--- Start Dataset rows ---

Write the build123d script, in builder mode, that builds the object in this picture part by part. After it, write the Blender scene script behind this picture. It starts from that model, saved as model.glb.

--- End Dataset rows ---
--- Start Dataset rows ---

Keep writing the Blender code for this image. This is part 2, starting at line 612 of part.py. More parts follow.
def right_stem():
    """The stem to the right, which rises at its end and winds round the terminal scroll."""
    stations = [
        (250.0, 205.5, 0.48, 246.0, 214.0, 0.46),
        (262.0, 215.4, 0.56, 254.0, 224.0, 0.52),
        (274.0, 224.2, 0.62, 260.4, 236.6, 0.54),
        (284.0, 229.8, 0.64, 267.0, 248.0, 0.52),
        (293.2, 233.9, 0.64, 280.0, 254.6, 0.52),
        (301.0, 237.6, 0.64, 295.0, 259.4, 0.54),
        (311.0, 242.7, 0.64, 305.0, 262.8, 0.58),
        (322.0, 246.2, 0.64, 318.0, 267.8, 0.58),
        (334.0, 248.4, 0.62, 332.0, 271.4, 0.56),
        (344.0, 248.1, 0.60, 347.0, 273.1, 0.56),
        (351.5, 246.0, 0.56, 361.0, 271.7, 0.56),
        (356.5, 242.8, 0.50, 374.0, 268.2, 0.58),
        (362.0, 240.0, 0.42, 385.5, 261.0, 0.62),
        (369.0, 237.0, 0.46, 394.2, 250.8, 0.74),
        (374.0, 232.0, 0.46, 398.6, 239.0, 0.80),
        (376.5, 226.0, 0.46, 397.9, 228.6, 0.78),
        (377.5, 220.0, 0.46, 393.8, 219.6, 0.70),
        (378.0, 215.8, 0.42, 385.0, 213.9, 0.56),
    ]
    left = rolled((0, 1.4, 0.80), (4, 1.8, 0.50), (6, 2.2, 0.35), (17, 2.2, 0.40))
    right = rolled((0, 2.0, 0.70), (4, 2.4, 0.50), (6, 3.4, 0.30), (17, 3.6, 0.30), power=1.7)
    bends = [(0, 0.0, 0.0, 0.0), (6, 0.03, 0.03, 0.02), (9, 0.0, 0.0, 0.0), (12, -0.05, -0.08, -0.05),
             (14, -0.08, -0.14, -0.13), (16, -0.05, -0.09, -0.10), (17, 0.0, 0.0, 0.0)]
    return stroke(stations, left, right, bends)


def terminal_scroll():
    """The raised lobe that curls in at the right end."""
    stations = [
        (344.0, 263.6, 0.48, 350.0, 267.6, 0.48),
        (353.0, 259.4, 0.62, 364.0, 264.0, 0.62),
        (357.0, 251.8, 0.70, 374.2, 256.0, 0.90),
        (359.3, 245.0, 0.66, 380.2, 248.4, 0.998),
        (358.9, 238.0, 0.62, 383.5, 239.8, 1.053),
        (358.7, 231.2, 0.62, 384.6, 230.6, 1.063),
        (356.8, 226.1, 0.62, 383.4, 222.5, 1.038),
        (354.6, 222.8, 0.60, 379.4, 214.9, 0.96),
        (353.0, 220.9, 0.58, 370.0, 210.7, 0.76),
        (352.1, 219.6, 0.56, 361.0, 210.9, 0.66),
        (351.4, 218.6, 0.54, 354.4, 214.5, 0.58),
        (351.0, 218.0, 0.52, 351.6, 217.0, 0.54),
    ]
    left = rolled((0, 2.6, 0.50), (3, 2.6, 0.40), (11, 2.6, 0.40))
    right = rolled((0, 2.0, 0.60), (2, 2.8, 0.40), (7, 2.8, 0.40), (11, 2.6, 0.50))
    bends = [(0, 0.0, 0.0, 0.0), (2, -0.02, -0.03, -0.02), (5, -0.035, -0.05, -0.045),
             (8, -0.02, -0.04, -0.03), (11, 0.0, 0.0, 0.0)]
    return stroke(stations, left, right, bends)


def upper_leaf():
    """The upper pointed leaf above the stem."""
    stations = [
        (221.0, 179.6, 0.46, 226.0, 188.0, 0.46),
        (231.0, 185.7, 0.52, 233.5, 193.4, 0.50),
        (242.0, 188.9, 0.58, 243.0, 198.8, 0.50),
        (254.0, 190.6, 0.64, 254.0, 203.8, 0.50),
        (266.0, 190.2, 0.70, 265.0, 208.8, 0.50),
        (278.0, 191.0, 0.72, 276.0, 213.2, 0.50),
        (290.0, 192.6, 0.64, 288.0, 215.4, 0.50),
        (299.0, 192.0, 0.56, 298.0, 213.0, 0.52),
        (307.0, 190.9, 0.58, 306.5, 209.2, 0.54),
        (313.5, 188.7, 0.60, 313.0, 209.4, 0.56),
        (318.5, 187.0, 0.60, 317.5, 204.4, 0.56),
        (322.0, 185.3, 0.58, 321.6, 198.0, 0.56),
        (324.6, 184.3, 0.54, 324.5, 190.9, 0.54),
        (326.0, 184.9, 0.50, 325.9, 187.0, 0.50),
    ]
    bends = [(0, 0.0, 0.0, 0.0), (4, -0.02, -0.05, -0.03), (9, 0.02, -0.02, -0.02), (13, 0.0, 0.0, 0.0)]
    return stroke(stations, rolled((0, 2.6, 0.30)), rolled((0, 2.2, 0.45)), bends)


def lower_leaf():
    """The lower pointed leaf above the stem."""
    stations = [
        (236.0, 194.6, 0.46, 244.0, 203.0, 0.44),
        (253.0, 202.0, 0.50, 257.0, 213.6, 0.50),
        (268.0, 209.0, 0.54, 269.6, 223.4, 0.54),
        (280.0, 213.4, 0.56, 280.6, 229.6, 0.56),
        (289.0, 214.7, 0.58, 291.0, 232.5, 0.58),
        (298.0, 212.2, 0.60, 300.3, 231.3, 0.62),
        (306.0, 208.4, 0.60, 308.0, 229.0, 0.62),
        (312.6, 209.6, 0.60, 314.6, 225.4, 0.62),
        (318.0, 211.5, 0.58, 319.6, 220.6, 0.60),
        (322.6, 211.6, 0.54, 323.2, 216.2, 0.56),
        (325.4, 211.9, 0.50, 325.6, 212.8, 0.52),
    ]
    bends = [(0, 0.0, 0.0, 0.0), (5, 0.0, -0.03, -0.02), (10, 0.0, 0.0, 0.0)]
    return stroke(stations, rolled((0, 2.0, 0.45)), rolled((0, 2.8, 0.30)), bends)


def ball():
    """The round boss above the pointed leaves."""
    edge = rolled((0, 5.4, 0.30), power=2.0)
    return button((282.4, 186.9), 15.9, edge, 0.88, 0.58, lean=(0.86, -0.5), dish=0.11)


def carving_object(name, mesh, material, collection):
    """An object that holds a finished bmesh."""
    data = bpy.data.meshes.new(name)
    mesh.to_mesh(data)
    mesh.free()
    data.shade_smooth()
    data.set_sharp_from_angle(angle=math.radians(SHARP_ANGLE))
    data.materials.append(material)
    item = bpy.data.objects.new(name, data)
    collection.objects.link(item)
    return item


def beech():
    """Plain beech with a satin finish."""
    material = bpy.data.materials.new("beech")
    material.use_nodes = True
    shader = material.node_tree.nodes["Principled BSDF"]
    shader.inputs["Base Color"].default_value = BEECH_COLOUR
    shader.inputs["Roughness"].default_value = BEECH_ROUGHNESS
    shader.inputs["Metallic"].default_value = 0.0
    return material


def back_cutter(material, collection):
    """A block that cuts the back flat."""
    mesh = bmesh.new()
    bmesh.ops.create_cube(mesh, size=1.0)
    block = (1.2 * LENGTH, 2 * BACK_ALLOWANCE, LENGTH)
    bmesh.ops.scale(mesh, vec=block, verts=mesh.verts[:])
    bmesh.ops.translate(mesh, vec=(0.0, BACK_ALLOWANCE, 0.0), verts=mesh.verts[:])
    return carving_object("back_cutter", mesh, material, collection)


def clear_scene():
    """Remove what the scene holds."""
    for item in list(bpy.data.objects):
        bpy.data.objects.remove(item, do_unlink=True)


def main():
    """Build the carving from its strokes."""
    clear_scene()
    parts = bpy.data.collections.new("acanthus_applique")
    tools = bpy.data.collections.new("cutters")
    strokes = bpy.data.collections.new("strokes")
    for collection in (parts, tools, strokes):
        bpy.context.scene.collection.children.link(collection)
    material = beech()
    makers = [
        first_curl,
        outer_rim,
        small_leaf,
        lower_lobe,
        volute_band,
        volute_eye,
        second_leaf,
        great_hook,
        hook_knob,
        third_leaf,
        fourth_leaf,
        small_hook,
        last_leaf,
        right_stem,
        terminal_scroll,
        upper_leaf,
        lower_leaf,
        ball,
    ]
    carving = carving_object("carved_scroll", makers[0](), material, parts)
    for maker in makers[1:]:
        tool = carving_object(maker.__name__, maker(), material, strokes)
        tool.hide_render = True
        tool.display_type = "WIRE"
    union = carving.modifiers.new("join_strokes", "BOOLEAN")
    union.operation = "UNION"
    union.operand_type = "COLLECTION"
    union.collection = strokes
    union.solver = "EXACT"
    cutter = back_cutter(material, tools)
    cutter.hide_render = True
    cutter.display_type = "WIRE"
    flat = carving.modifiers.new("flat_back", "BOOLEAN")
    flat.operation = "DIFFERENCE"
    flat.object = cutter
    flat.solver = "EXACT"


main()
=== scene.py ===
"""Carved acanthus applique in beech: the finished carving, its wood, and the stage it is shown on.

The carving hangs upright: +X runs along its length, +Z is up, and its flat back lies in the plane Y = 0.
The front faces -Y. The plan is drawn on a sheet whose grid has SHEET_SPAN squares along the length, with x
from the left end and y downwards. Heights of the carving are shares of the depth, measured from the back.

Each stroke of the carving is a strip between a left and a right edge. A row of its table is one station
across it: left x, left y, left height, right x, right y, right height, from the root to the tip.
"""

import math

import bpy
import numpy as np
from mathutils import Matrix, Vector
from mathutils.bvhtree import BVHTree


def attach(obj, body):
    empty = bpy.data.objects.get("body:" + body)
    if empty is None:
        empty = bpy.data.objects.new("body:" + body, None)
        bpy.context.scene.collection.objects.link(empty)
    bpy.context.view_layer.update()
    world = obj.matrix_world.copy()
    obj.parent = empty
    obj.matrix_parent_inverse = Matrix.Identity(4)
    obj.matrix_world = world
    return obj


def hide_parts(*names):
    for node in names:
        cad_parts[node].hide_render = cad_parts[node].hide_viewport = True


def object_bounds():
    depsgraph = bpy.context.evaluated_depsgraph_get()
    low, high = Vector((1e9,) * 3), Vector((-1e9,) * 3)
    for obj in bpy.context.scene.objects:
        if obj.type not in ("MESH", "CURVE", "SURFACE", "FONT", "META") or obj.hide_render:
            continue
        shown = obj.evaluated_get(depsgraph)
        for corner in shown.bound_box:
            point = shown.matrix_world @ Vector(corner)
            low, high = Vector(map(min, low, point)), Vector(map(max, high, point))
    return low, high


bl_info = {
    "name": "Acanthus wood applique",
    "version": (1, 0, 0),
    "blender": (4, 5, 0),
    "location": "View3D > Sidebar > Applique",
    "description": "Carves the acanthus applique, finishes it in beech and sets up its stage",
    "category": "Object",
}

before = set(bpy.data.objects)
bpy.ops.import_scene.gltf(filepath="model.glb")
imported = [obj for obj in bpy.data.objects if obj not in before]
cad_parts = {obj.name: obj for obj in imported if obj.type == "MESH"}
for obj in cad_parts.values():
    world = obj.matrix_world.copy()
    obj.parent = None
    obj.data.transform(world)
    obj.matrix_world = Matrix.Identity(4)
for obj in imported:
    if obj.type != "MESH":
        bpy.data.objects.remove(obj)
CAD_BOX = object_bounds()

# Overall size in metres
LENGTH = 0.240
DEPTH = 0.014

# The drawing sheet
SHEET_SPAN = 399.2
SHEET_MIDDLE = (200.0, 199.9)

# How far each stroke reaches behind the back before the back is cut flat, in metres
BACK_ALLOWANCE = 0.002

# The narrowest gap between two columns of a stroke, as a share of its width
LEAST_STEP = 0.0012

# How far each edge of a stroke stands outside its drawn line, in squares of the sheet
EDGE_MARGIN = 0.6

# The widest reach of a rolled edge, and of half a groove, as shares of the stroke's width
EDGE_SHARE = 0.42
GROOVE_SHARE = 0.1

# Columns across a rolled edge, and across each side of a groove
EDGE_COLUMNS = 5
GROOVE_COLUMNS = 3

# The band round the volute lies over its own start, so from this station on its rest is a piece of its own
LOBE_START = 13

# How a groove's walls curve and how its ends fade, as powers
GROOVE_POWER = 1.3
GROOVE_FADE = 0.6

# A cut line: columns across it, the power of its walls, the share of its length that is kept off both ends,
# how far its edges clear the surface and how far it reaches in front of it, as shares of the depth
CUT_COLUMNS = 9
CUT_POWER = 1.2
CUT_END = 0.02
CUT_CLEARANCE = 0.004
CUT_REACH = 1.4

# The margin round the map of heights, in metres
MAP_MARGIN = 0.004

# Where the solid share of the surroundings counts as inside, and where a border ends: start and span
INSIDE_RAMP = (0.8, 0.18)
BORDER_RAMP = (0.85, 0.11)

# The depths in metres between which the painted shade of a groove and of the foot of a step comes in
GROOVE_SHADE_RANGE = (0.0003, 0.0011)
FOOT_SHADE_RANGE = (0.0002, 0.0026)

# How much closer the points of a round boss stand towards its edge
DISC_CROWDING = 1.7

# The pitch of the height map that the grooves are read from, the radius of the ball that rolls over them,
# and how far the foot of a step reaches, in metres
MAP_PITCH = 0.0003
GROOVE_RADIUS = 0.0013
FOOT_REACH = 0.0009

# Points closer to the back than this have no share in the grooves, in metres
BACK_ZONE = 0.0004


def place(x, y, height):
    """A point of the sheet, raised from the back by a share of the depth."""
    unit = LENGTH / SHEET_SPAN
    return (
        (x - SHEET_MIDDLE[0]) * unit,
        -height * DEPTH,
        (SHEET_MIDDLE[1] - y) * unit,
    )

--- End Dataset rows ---

Print exactly the run of lines that starts at the line with "cutter.hide_render = True" and ends at the line with "point = shown.matrix_world". Leave out every other line.

**Answer to this exercise:**
    cutter.hide_render = True
    cutter.display_type = "WIRE"
    flat = carving.modifiers.new("flat_back", "BOOLEAN")
    flat.operation = "DIFFERENCE"
    flat.object = cutter
    flat.solver = "EXACT"


main()
=== scene.py ===
"""Carved acanthus applique in beech: the finished carving, its wood, and the stage it is shown on.

The carving hangs upright: +X runs along its length, +Z is up, and its flat back lies in the plane Y = 0.
The front faces -Y. The plan is drawn on a sheet whose grid has SHEET_SPAN squares along the length, with x
from the left end and y downwards. Heights of the carving are shares of the depth, measured from the back.

Each stroke of the carving is a strip between a left and a right edge. A row of its table is one station
across it: left x, left y, left height, right x, right y, right height, from the root to the tip.
"""

import math

import bpy
import numpy as np
from mathutils import Matrix, Vector
from mathutils.bvhtree import BVHTree


def attach(obj, body):
    empty = bpy.data.objects.get("body:" + body)
    if empty is None:
        empty = bpy.data.objects.new("body:" + body, None)
        bpy.context.scene.collection.objects.link(empty)
    bpy.context.view_layer.update()
    world = obj.matrix_world.copy()
    obj.parent = empty
    obj.matrix_parent_inverse = Matrix.Identity(4)
    obj.matrix_world = world
    return obj


def hide_parts(*names):
    for node in names:
        cad_parts[node].hide_render = cad_parts[node].hide_viewport = True


def object_bounds():
    depsgraph = bpy.context.evaluated_depsgraph_get()
    low, high = Vector((1e9,) * 3), Vector((-1e9,) * 3)
    for obj in bpy.context.scene.objects:
        if obj.type not in ("MESH", "CURVE", "SURFACE", "FONT", "META") or obj.hide_render:
            continue
        shown = obj.evaluated_get(depsgraph)
        for corner in shown.bound_box:
            point = shown.matrix_world @ Vector(corner)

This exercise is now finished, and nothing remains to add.